**Stated exercise**
Write out exactly the lines between the line containing "What bpy script" and the line containing "and a lens plate", including both of those lines, and nothing more.

**Record list**
%%
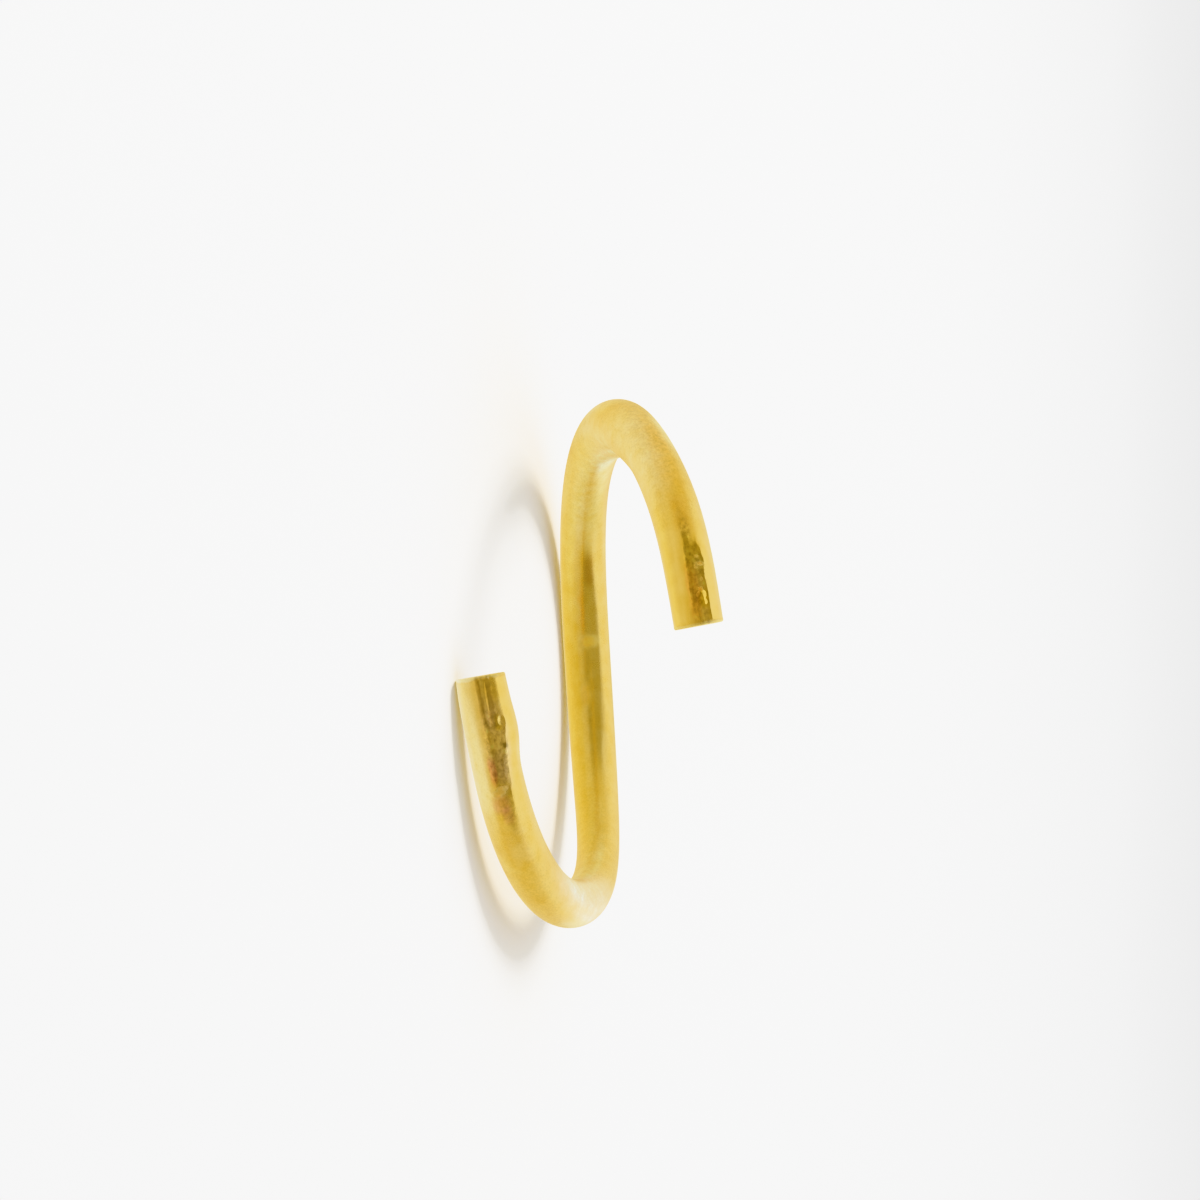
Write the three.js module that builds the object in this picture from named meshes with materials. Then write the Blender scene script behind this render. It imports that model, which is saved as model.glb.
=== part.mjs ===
%%
%%
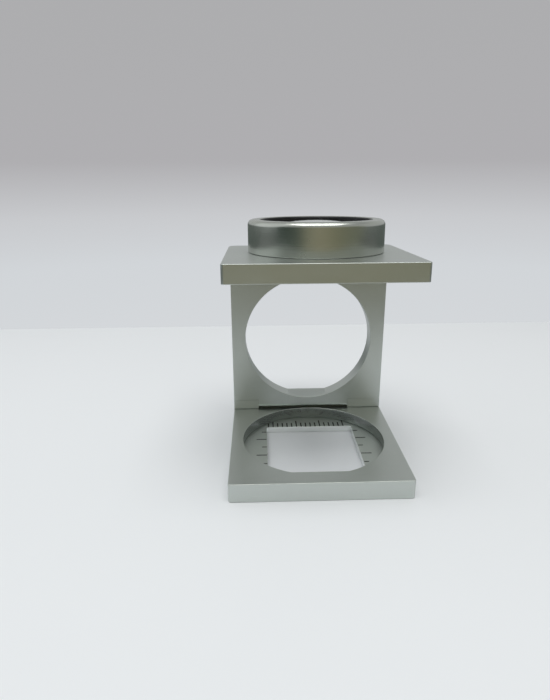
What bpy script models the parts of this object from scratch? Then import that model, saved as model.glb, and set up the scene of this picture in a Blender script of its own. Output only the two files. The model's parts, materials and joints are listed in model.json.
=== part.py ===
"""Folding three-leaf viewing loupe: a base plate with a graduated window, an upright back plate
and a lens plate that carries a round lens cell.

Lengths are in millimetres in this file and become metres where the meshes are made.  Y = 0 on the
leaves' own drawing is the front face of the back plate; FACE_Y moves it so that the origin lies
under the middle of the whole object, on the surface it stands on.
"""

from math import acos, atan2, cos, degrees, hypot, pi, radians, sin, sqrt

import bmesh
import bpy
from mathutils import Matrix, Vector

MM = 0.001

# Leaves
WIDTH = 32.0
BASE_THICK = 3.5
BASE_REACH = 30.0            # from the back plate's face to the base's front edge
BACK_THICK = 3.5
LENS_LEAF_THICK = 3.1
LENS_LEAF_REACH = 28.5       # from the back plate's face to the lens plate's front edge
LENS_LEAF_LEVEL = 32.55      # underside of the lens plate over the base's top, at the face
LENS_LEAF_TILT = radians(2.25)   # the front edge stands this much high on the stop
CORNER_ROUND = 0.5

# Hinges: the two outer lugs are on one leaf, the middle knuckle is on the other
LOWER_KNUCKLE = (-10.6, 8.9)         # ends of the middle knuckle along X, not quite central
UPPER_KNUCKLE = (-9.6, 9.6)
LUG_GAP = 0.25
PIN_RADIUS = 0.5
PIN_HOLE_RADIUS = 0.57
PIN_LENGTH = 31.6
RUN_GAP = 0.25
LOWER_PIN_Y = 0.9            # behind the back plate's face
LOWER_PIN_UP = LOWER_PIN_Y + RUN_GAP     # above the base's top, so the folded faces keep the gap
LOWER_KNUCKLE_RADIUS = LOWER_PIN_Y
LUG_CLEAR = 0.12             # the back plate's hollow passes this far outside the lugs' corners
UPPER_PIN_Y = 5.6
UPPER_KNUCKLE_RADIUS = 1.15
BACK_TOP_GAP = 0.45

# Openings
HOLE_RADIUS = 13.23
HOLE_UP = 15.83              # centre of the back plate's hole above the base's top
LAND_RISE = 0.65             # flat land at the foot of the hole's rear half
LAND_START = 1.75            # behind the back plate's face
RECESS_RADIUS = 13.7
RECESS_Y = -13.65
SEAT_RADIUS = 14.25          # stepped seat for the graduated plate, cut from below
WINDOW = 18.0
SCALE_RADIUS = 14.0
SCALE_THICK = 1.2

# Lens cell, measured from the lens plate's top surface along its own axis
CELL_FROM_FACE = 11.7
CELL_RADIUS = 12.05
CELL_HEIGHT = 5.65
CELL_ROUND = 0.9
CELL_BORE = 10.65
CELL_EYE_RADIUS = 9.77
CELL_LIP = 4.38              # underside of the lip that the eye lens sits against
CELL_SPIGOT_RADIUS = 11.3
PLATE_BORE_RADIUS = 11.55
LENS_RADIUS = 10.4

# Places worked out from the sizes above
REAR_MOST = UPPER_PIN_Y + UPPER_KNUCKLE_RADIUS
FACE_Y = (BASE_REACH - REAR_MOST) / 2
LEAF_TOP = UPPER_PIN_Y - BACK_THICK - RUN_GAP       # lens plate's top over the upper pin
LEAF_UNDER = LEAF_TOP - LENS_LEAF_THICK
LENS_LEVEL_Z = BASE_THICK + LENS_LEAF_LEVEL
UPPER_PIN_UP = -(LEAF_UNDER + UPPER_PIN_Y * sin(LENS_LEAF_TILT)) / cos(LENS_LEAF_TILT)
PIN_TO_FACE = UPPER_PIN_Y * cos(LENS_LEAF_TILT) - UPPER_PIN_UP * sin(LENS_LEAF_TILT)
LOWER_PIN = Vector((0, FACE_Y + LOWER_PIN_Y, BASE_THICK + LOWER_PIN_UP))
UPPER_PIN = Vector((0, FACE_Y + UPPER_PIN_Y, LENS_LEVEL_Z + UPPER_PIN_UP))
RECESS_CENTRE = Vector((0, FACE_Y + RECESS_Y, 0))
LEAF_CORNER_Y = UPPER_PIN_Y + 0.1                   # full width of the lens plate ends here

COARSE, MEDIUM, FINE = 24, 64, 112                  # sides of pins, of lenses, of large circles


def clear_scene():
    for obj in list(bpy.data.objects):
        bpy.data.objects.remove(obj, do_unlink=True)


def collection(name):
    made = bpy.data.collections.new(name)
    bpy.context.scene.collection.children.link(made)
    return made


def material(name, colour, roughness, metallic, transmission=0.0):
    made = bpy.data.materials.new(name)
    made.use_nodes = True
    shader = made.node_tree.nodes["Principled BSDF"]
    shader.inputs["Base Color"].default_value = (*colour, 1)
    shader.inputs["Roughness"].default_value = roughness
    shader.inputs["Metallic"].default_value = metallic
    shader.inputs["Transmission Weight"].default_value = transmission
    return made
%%
**Complete output**
What bpy script models the parts of this object from scratch? Then import that model, saved as model.glb, and set up the scene of this picture in a Blender script of its own. Output only the two files. The model's parts, materials and joints are listed in model.json.
=== part.py ===
"""Folding three-leaf viewing loupe: a base plate with a graduated window, an upright back plate
and a lens plate that carries a round lens cell.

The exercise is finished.